-- SUPPLIED INFORMATION --
---*---

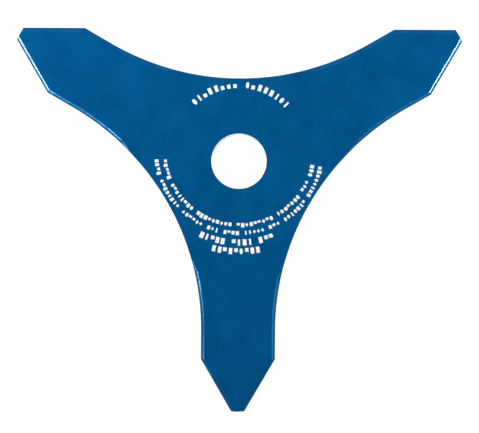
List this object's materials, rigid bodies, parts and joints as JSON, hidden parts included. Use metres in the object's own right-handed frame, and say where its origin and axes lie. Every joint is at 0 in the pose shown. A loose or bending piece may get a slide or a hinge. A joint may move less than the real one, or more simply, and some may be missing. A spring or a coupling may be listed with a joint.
{
  "type": "brush cutter blade",
  "caption": "Flat steel blade for a brush cutter, with bevelled pointed teeth on arms round a plain arbor bore, painted blue.",
  "frame": {"origin": "centre of the arbor bore on the underside, which is the flat face without bevels", "axes": "+Z along the bore axis, out of the ground face; one tooth points along -Y"},
  "size_m": [0.2242, 0.1941, 0.003],
  "materials": {
    "painted_steel": null
  },
  "bodies": {
    "root": {"cutter_blade": "painted_steel"}
  },
  "joints": []
}
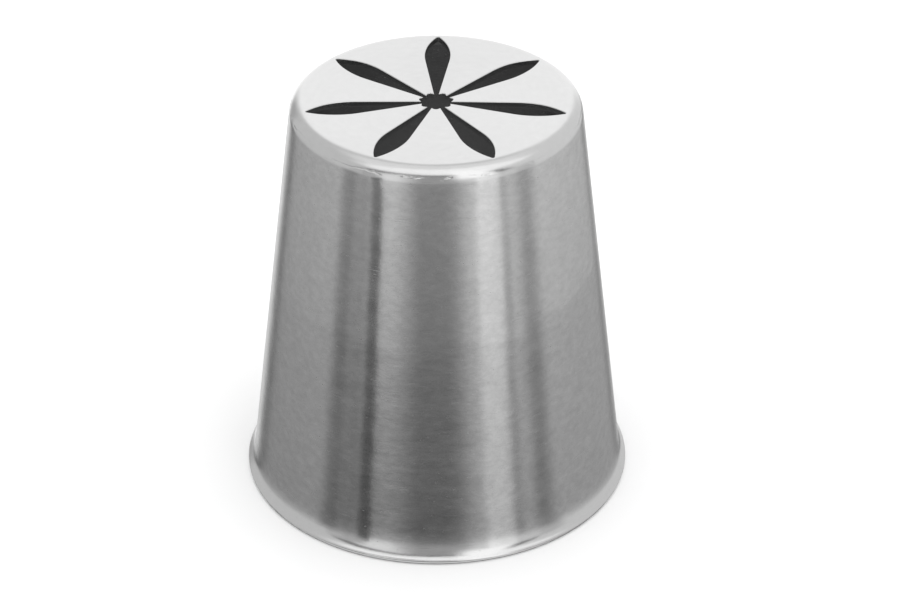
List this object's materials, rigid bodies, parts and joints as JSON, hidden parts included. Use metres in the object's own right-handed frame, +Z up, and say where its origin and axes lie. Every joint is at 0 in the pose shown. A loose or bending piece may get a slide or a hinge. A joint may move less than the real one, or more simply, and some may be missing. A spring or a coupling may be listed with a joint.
{
  "type": "piping nozzle",
  "caption": "Drawn stainless-steel flower piping nozzle: tapered cup with a flared open rim and a flat face cut with pointed petals around a scalloped centre hole.",
  "frame": {"origin": "centre of the nozzle's axis in the plane that the open rim rests on", "axes": "+Z up along the axis from the open rim to the flower face, +Y along the petal that points away from the pictured side, +X to that side's right"},
  "size_m": [0.0322, 0.0322, 0.0344],
  "materials": {
    "stainless_sheet": "satin drawn stainless steel, slightly mottled, with fine scratches"
  },
  "bodies": {
    "root": {"nozzle_shell": "stainless_sheet"}
  },
  "joints": []
}
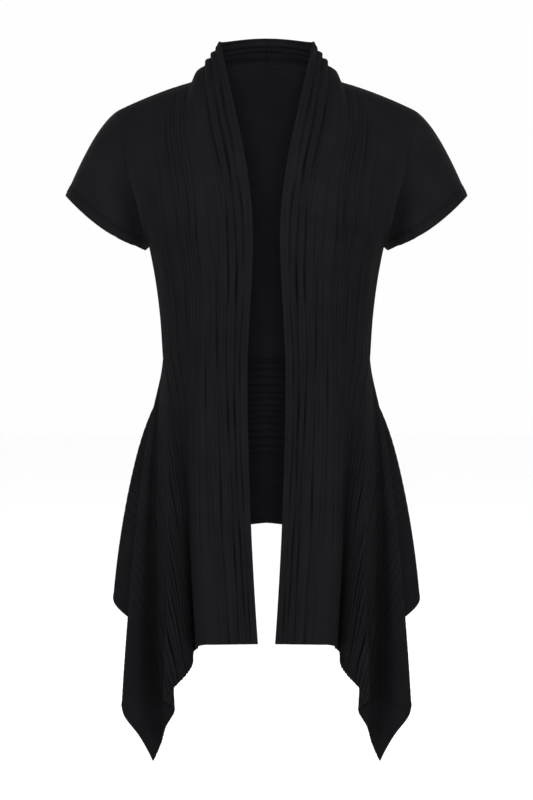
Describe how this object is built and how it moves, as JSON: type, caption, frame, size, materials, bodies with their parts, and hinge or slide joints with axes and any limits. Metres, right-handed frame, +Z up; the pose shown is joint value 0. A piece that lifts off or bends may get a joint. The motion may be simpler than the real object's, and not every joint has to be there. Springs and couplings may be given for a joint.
{
  "type": "cardigan",
  "caption": "Open-front rib-knit cardigan with cap sleeves, a soft standing collar and a pointed handkerchief hem, in its worn shape.",
  "frame": {"origin": "midway between the neck ends of the two shoulder seams, where the wearer's shoulders hold the cardigan up", "axes": "+Z up, the open front faces -Y, +X is the wearer's left, the two sides mirror each other across X"},
  "size_m": [0.5254, 0.2304, 0.9509],
  "materials": {
    "rib_knit": "matt black rib knit, wide and narrow ribs",
    "jersey": "matt black plain jersey"
  },
  "bodies": {
    "root": {"front_left": "rib_knit", "front_right": "rib_knit", "collar_left": "rib_knit", "collar_right": "rib_knit", "back_skirt": "rib_knit", "back_upper": "jersey", "sleeve_left": "jersey", "sleeve_right": "jersey"}
  },
  "joints": []
}
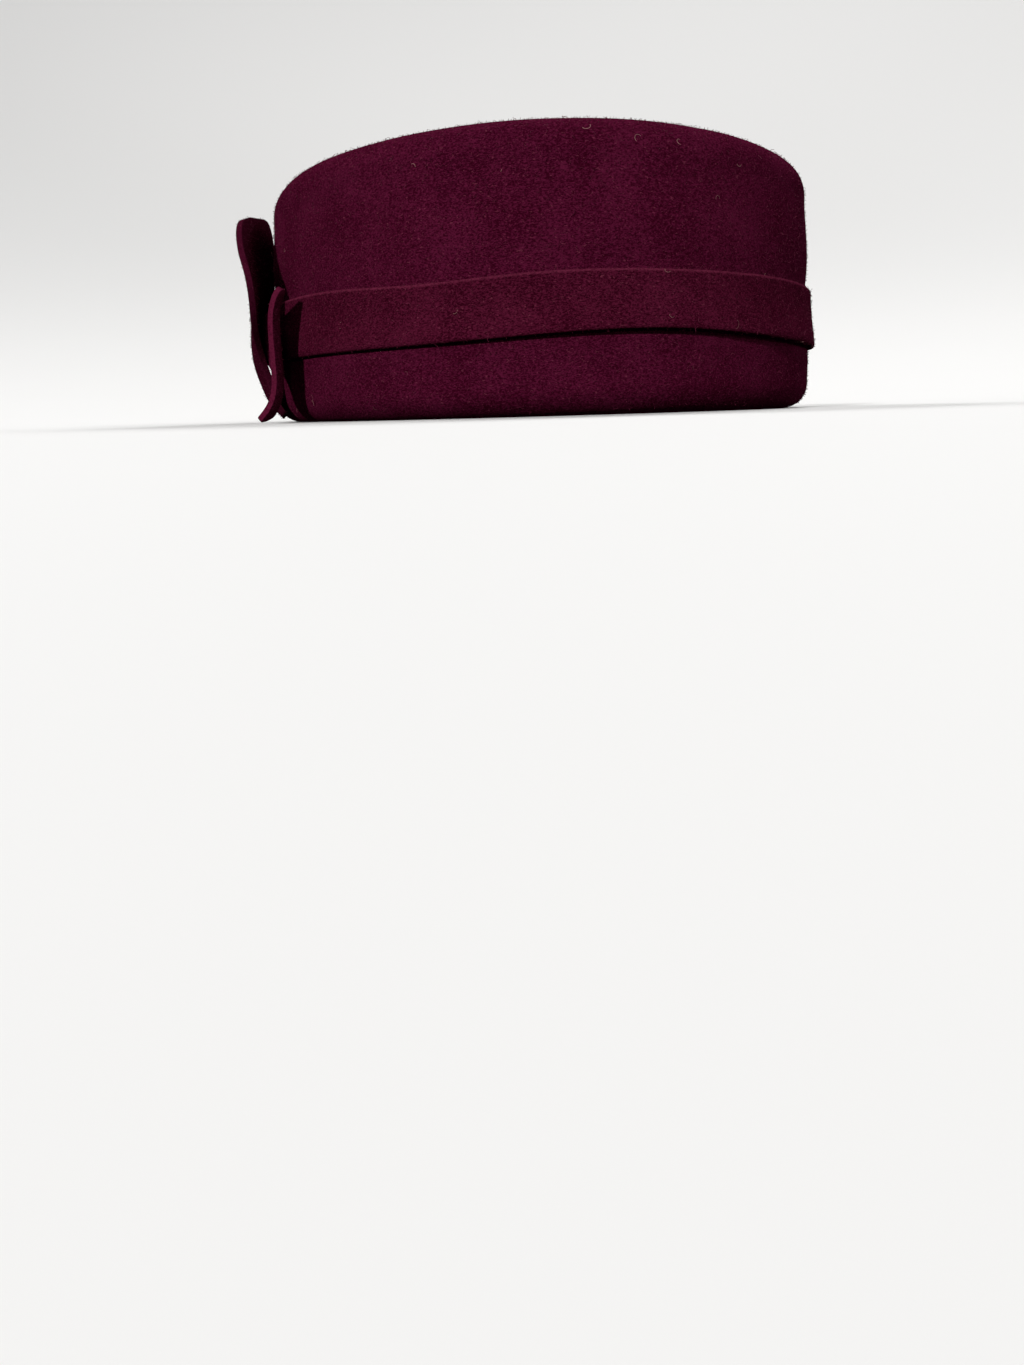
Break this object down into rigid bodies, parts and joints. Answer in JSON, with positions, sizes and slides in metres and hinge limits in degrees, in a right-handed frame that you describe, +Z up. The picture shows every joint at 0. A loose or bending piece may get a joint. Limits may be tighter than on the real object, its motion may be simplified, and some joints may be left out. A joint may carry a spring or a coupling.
{
  "type": "pillbox hat",
  "caption": "Brimless oval felt hat with straight sides, a flat top, a felt band round the wall and a two-leaf felt trim at the right ear.",
  "frame": {"origin": "on the surface that the hat rests on, under the middle of the whole hat's box, trim included", "axes": "+Z up, +Y from the brow to the nape, -X towards the trim at the wearer's right ear"},
  "size_m": [0.1846, 0.218, 0.0754],
  "materials": {
    "crown_felt": "matt wool felt in dark burgundy, brushed, with fine lighter fibres standing off it",
    "band_felt": "the same matt wool felt, pressed a little smoother, with a lighter cut edge along the top",
    "trim_felt": "the same matt wool felt, stiffened, with lighter cut edges"
  },
  "bodies": {
    "root": {"crown": "crown_felt", "band": "band_felt", "tall_leaf": "trim_felt", "front_leaf": "trim_felt"}
  },
  "joints": []
}
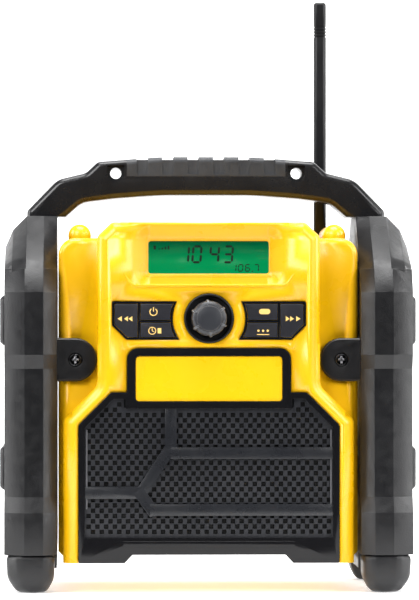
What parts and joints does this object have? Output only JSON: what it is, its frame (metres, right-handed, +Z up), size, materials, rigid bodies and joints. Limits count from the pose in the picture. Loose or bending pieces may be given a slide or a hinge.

---*---

Write the entire listing out again, word for word.

-- TASK OUTPUT --
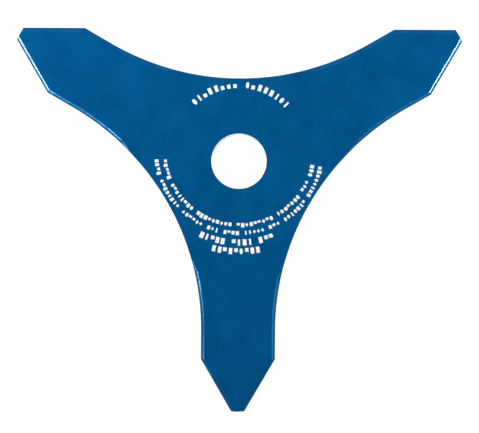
List this object's materials, rigid bodies, parts and joints as JSON, hidden parts included. Use metres in the object's own right-handed frame, and say where its origin and axes lie. Every joint is at 0 in the pose shown. A loose or bending piece may get a slide or a hinge. A joint may move less than the real one, or more simply, and some may be missing. A spring or a coupling may be listed with a joint.
{
  "type": "brush cutter blade",
  "caption": "Flat steel blade for a brush cutter, with bevelled pointed teeth on arms round a plain arbor bore, painted blue.",
  "frame": {"origin": "centre of the arbor bore on the underside, which is the flat face without bevels", "axes": "+Z along the bore axis, out of the ground face; one tooth points along -Y"},
  "size_m": [0.2242, 0.1941, 0.003],
  "materials": {
    "painted_steel": null
  },
  "bodies": {
    "root": {"cutter_blade": "painted_steel"}
  },
  "joints": []
}
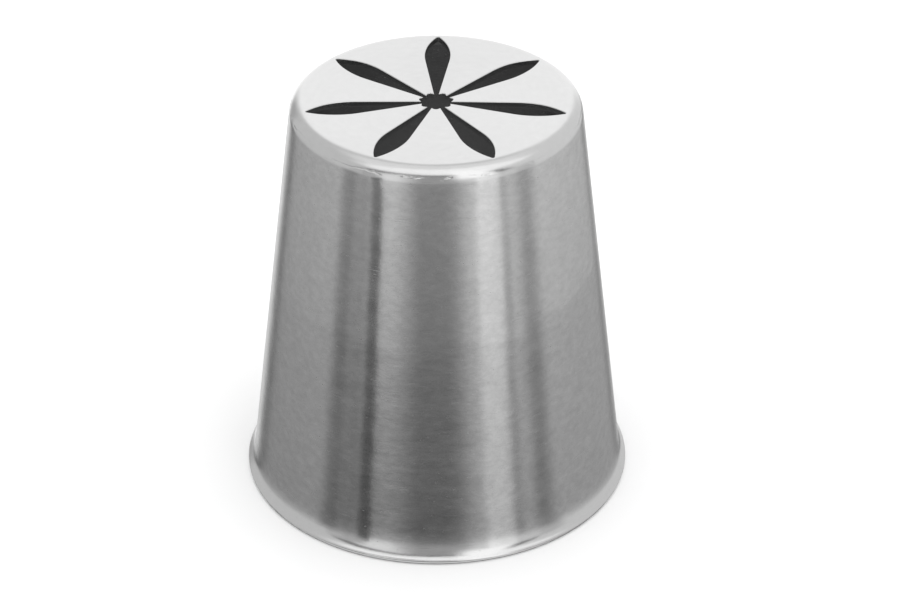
List this object's materials, rigid bodies, parts and joints as JSON, hidden parts included. Use metres in the object's own right-handed frame, +Z up, and say where its origin and axes lie. Every joint is at 0 in the pose shown. A loose or bending piece may get a slide or a hinge. A joint may move less than the real one, or more simply, and some may be missing. A spring or a coupling may be listed with a joint.
{
  "type": "piping nozzle",
  "caption": "Drawn stainless-steel flower piping nozzle: tapered cup with a flared open rim and a flat face cut with pointed petals around a scalloped centre hole.",
  "frame": {"origin": "centre of the nozzle's axis in the plane that the open rim rests on", "axes": "+Z up along the axis from the open rim to the flower face, +Y along the petal that points away from the pictured side, +X to that side's right"},
  "size_m": [0.0322, 0.0322, 0.0344],
  "materials": {
    "stainless_sheet": "satin drawn stainless steel, slightly mottled, with fine scratches"
  },
  "bodies": {
    "root": {"nozzle_shell": "stainless_sheet"}
  },
  "joints": []
}
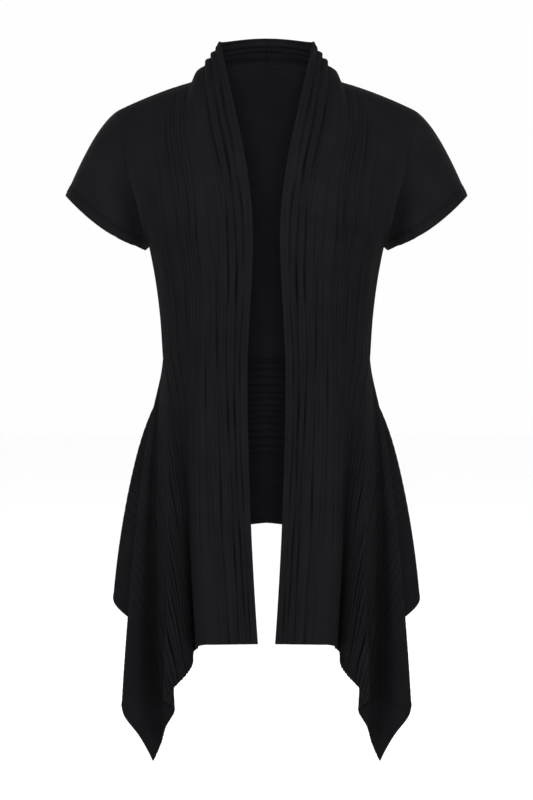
Describe how this object is built and how it moves, as JSON: type, caption, frame, size, materials, bodies with their parts, and hinge or slide joints with axes and any limits. Metres, right-handed frame, +Z up; the pose shown is joint value 0. A piece that lifts off or bends may get a joint. The motion may be simpler than the real object's, and not every joint has to be there. Springs and couplings may be given for a joint.
{
  "type": "cardigan",
  "caption": "Open-front rib-knit cardigan with cap sleeves, a soft standing collar and a pointed handkerchief hem, in its worn shape.",
  "frame": {"origin": "midway between the neck ends of the two shoulder seams, where the wearer's shoulders hold the cardigan up", "axes": "+Z up, the open front faces -Y, +X is the wearer's left, the two sides mirror each other across X"},
  "size_m": [0.5254, 0.2304, 0.9509],
  "materials": {
    "rib_knit": "matt black rib knit, wide and narrow ribs",
    "jersey": "matt black plain jersey"
  },
  "bodies": {
    "root": {"front_left": "rib_knit", "front_right": "rib_knit", "collar_left": "rib_knit", "collar_right": "rib_knit", "back_skirt": "rib_knit", "back_upper": "jersey", "sleeve_left": "jersey", "sleeve_right": "jersey"}
  },
  "joints": []
}
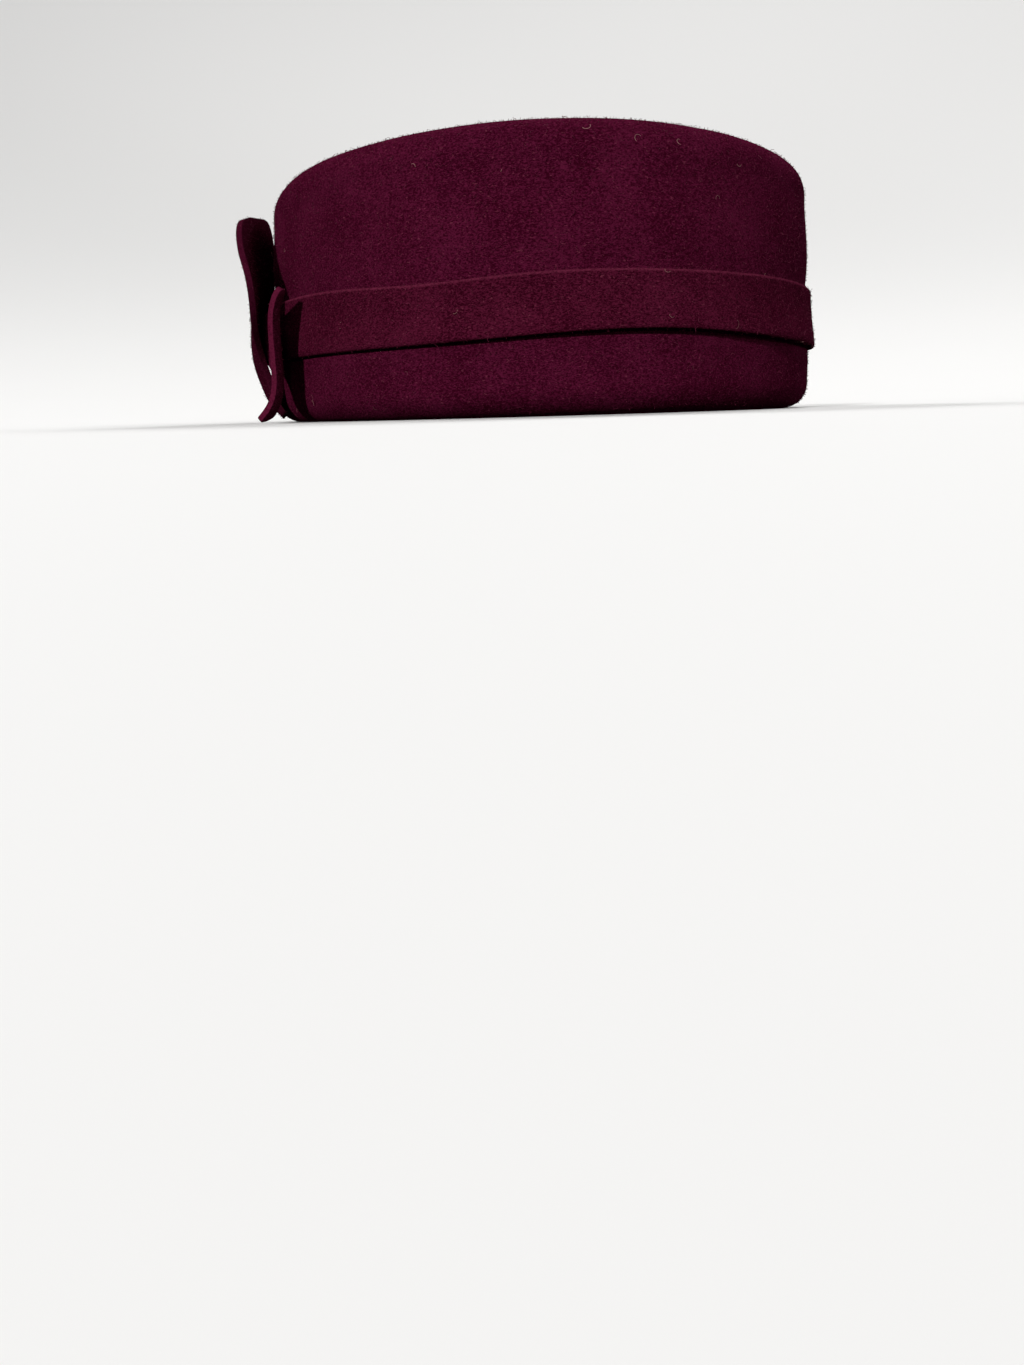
Break this object down into rigid bodies, parts and joints. Answer in JSON, with positions, sizes and slides in metres and hinge limits in degrees, in a right-handed frame that you describe, +Z up. The picture shows every joint at 0. A loose or bending piece may get a joint. Limits may be tighter than on the real object, its motion may be simplified, and some joints may be left out. A joint may carry a spring or a coupling.
{
  "type": "pillbox hat",
  "caption": "Brimless oval felt hat with straight sides, a flat top, a felt band round the wall and a two-leaf felt trim at the right ear.",
  "frame": {"origin": "on the surface that the hat rests on, under the middle of the whole hat's box, trim included", "axes": "+Z up, +Y from the brow to the nape, -X towards the trim at the wearer's right ear"},
  "size_m": [0.1846, 0.218, 0.0754],
  "materials": {
    "crown_felt": "matt wool felt in dark burgundy, brushed, with fine lighter fibres standing off it",
    "band_felt": "the same matt wool felt, pressed a little smoother, with a lighter cut edge along the top",
    "trim_felt": "the same matt wool felt, stiffened, with lighter cut edges"
  },
  "bodies": {
    "root": {"crown": "crown_felt", "band": "band_felt", "tall_leaf": "trim_felt", "front_leaf": "trim_felt"}
  },
  "joints": []
}
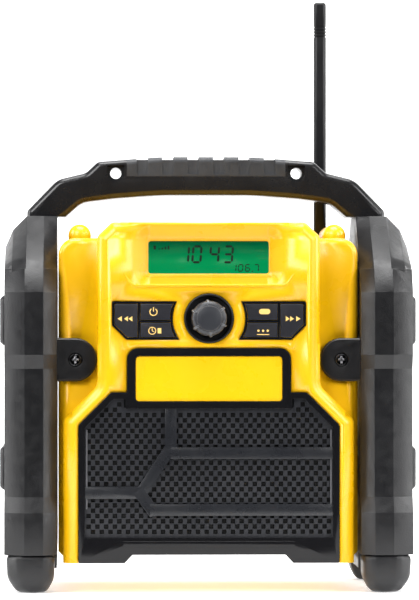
What parts and joints does this object have? Output only JSON: what it is, its frame (metres, right-handed, +Z up), size, materials, rigid bodies and joints. Limits count from the pose in the picture. Loose or bending pieces may be given a slide or a hinge.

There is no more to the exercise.